Reference no: EM133652920
In 2001, Halifax Building Society of Britain and the Bank of Scotland merged to create HBOS. The merger was deemed as a smart move to unite the retail mortgage lender and the corporate lending organization. The companies had over 450 years of combined banking experience. They were established organizations.
The HBOS executives had an aggressive growth strategy, which ultimately led to the organization's demise. They reached out to riskier borrowers to try to increase their loan volume from 17% to 20% a year. This move made them extremely vulnerable to financial failure, and in 2007-2008, when the economy turned, they could not raise enough money to cover their losses. The British government had to later pour 20.5 billion pounds into HBOS to keep it alive.
CEOs Peter Crosby and Andy Hornby, bank Chairman Dennis Stevenson, and commercial lending chief Peter Cummings all seemed delusional to the level of risk that they assumed in the banking shift. The head member of risk management spoke out against the risky moves and was ignored or dismissed based on his warnings. The executive team along with the board definitely followed the lines of groupthink in their decision making.
1. How can you tell the difference between optimism and delusional optimism?
2. What symptoms of groupthink do you note in the HBOS top management team and board of directors?

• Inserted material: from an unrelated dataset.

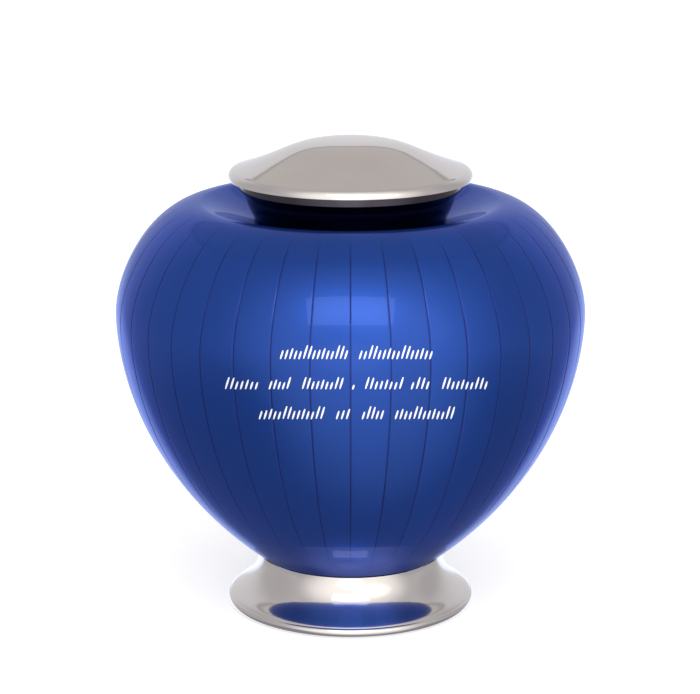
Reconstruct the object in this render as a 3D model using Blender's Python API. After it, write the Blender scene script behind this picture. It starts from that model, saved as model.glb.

3. Do you think top management teams are more vulnerable to groupthink than managers at lower levels of the organization? Why or why not?
4. Should top leaders at HBOS be forced to give up their earnings and pensions?
5. Should bank officials and other corporate leaders be jailed if they act recklessly?
6. Should the accounting firm KPMG be punished for giving HBOS a clean financial bill of health even as it was near collapse?